Cuernavaca Railway 780 in Mexico City
HEMAA 

Cuernavaca Railway 780 in Mexico City

HEMAA 


Boxed into the space between a narrow street and the old tracks of the Cuernavaca Railway, this office building stands as a direct architectural response to the limitations of a triangular plot in Mexico City. With an area exceeding 9,000 square meters, the thirteen-floor tower takes up all the available space through a volume that returns to the classical logic of base, shaft, and capital, resulting in clarity and hierarchy in the formal composition.
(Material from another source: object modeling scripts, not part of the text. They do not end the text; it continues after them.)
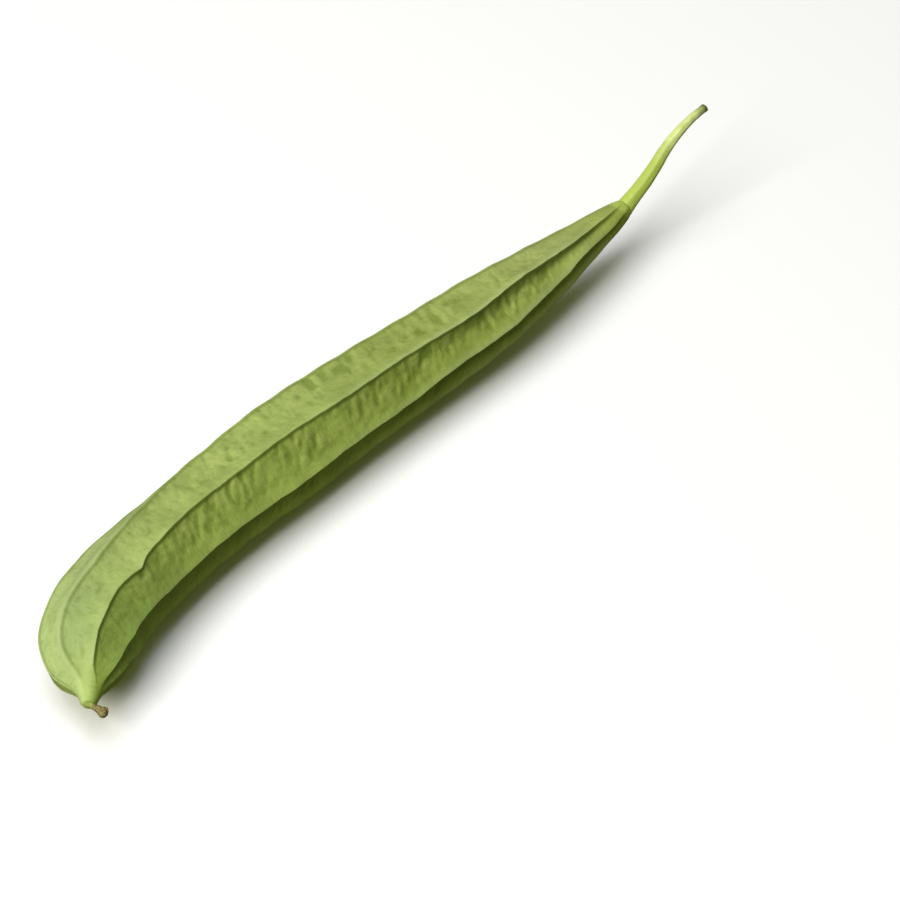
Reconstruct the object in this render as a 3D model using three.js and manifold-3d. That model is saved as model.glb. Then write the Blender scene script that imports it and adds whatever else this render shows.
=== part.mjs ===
// A ridge gourd, picked with its stalk and lying on its side.
// Millimetres, +Z up. The gourd lies along X, with the dried blossom at the low end and the stalk at
// the high end.
// The origin is on the surface it lies on, at the middle of its outline.
// The fruit is one solid: a club shape swept along a hooked line, with ten sharp ridges and a hollow
// between each two.
import * as THREE from "three";
import { mergeVertices } from "three/addons/utils/BufferGeometryUtils.js";
import Module from "manifold-3d";

const wasm = await Module();
wasm.setup();

// Driving dimensions of the fruit
const fruitLength = 385; // along its centreline, from the blossom tip to the stalk
const restHeight = 21.2; // centreline above the surface, along the belly
const neckRise = 4.5; // how much higher the centreline is at the stalk
const riseStart = 230; // where along the fruit that rise starts

// The centreline's direction seen from above, in degrees from +X: a hook at the blossom end with its
// tip bent back a little, a long bow and a straighter neck
const hookTurn = 61.4;
const hookReach = 41.2;
const hookSharpness = 1.75;
const tipTurn = -23.5;
const tipReach = 12.5;
const bowTurn = -13;
const bowLength = 346;
const neckReturn = 8.7;

// Radius over the ridges at places along the centreline: [distance from the blossom tip, radius]
const fruitRadii = [
  [0, 2.9],
  [0.8, 3.5],
  [2, 3.8],
  [5, 5.1],
  [8, 7.0],
  [12, 10.7],
  [16, 14.1],
  [21, 16.9],
  [32, 20.6],
  [46, 21.9],
  [72, 22.1],
  [105, 21.4],
  [135, 21.8],
  [162, 22.9],
  [205, 21.7],
  [250, 20.2],
  [290, 18.5],
  [325, 14.4],
  [355, 9.8],
  [373, 7.2],
  [381, 5.7],
  [384, 4.9],
  [385, 4.4],
];

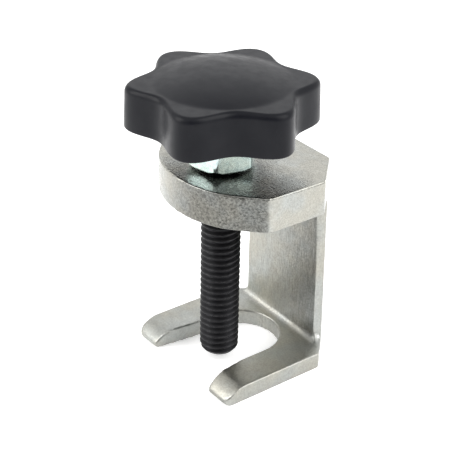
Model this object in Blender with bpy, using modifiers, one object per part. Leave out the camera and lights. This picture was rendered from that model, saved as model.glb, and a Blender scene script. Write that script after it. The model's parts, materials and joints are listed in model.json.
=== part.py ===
"""Ball joint separator: a forged C-shaped frame with a forked foot, a forcing screw through its upper arm,
a lock nut, and a six-lobed hand knob with a metal bush in its hub.

Units are metres. Every part is laid out with the screw on the Z axis, the foot on z = 0 and the fork opening
towards -Y. One empty then carries the whole object along Y, so that the origin is under the middle of its box.
"""

import math

import bmesh
import bpy
from mathutils import Matrix, Vector

MM = 0.001
FIT_GAP = 0.3 * MM
CUT_MARGIN = 0.25 * MM
WELD_DISTANCE = 0.001 * MM
SHARP_ANGLE = math.radians(35)

# Forcing screw
SCREW_RADIUS = 6.0 * MM
PITCH = 2.0 * MM
THREAD_DEPTH = 1.15 * MM
ROOT_RADIUS = SCREW_RADIUS - THREAD_DEPTH
CREST_FLAT = PITCH / 8
FLANK_SLOPE = math.tan(math.radians(30))
TURN_STEPS = 16
TIP_Z = 2.4 * MM
NOSE_LENGTH = 4.0 * MM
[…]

The structural facade, designed to free the floors of obstructions, allows a spatial flexibility that translates into efficiency and adaptability for indoor use. This modular system neatly organizes its glass elevations, aiming to maximize natural light and bring about a constant visual connection with the urban surroundings. The curtain wall, with a surface area of over 6,600 square meters, transforms the building into a glass box, flooded with daylight.

At street level, the bottom floor presents two symmetrical entrances, on the north and south sides, facilitating circulation. The exposed steel structure – besides evoking the industrial past of the area, which was once peripheral but now a dynamic cultural and economic district – also meets Mexico City’s seismic requirements.

The building’s name, Ferrocarril de Cuernavaca 780, and its proximity to old train tracks (now a linear park) reinforce its link to the history of the place. Thus the tower is not only a functional building, but also an urban gesture of homage to its context, a union of rationality, memory, and contemporary design.